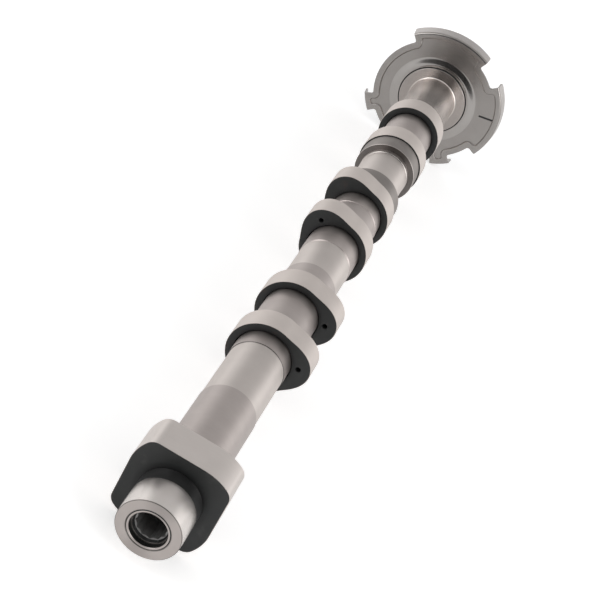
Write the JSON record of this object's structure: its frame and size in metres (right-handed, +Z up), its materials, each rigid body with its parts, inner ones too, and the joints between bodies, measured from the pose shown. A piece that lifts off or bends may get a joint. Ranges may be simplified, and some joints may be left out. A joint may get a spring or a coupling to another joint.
{
  "type": "camshaft",
  "caption": "Built-up engine camshaft: steel tube with pressed-on lobes, a rounded-square pump cam, thrust collars, an end spigot with a drive plug, and a stamped sensor wheel on the rear hub.",
  "frame": {"origin": "centre of the hub's rear face, at the mouth of the centring bore", "axes": "+Y along the shaft towards the rear, out of the hub; +Z up with the shaft lying as it comes to rest on the pump cam and the sensor wheel"},
  "size_m": [0.077, 0.449, 0.0771],
  "materials": {
    "tube_steel": "drawn steel tube with ground journals",
    "ground_steel": "turned and ground steel",
    "hub_steel": "ground journal with a turned flange",
    "lobe_steel": "ground running surface, black side faces",
    "collar_steel": "turned dark steel",
    "black_steel": "black oxide steel",
    "sheet_steel": "stamped sheet steel"
  },
  "bodies": {
    "root": {"shaft_tube": "tube_steel", "front_end_piece": "ground_steel", "drive_plug": "black_steel", "pump_cam": "lobe_steel", "lobe_1_front": "lobe_steel", "lobe_1_rear": "lobe_steel", "lobe_2_front": "lobe_steel", "lobe_2_rear": "lobe_steel", "lobe_3_front": "lobe_steel", "lobe_3_rear": "lobe_steel", "front_thrust_collar": "collar_steel", "rear_thrust_collar": "collar_steel", "rear_hub": "hub_steel", "sensor_wheel": "sheet_steel", "locating_pin": "ground_steel"}
  },
  "joints": []
}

_SHORT EXERCISE_: Copy out the whole listing exactly.

_FINAL RESULT_:
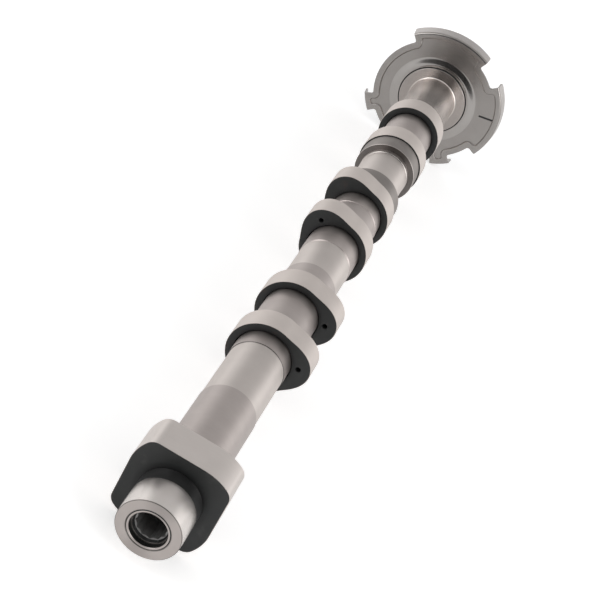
Write the JSON record of this object's structure: its frame and size in metres (right-handed, +Z up), its materials, each rigid body with its parts, inner ones too, and the joints between bodies, measured from the pose shown. A piece that lifts off or bends may get a joint. Ranges may be simplified, and some joints may be left out. A joint may get a spring or a coupling to another joint.
{
  "type": "camshaft",
  "caption": "Built-up engine camshaft: steel tube with pressed-on lobes, a rounded-square pump cam, thrust collars, an end spigot with a drive plug, and a stamped sensor wheel on the rear hub.",
  "frame": {"origin": "centre of the hub's rear face, at the mouth of the centring bore", "axes": "+Y along the shaft towards the rear, out of the hub; +Z up with the shaft lying as it comes to rest on the pump cam and the sensor wheel"},
  "size_m": [0.077, 0.449, 0.0771],
  "materials": {
    "tube_steel": "drawn steel tube with ground journals",
    "ground_steel": "turned and ground steel",
    "hub_steel": "ground journal with a turned flange",
    "lobe_steel": "ground running surface, black side faces",
    "collar_steel": "turned dark steel",
    "black_steel": "black oxide steel",
    "sheet_steel": "stamped sheet steel"
  },
  "bodies": {
    "root": {"shaft_tube": "tube_steel", "front_end_piece": "ground_steel", "drive_plug": "black_steel", "pump_cam": "lobe_steel", "lobe_1_front": "lobe_steel", "lobe_1_rear": "lobe_steel", "lobe_2_front": "lobe_steel", "lobe_2_rear": "lobe_steel", "lobe_3_front": "lobe_steel", "lobe_3_rear": "lobe_steel", "front_thrust_collar": "collar_steel", "rear_thrust_collar": "collar_steel", "rear_hub": "hub_steel", "sensor_wheel": "sheet_steel", "locating_pin": "ground_steel"}
  },
  "joints": []
}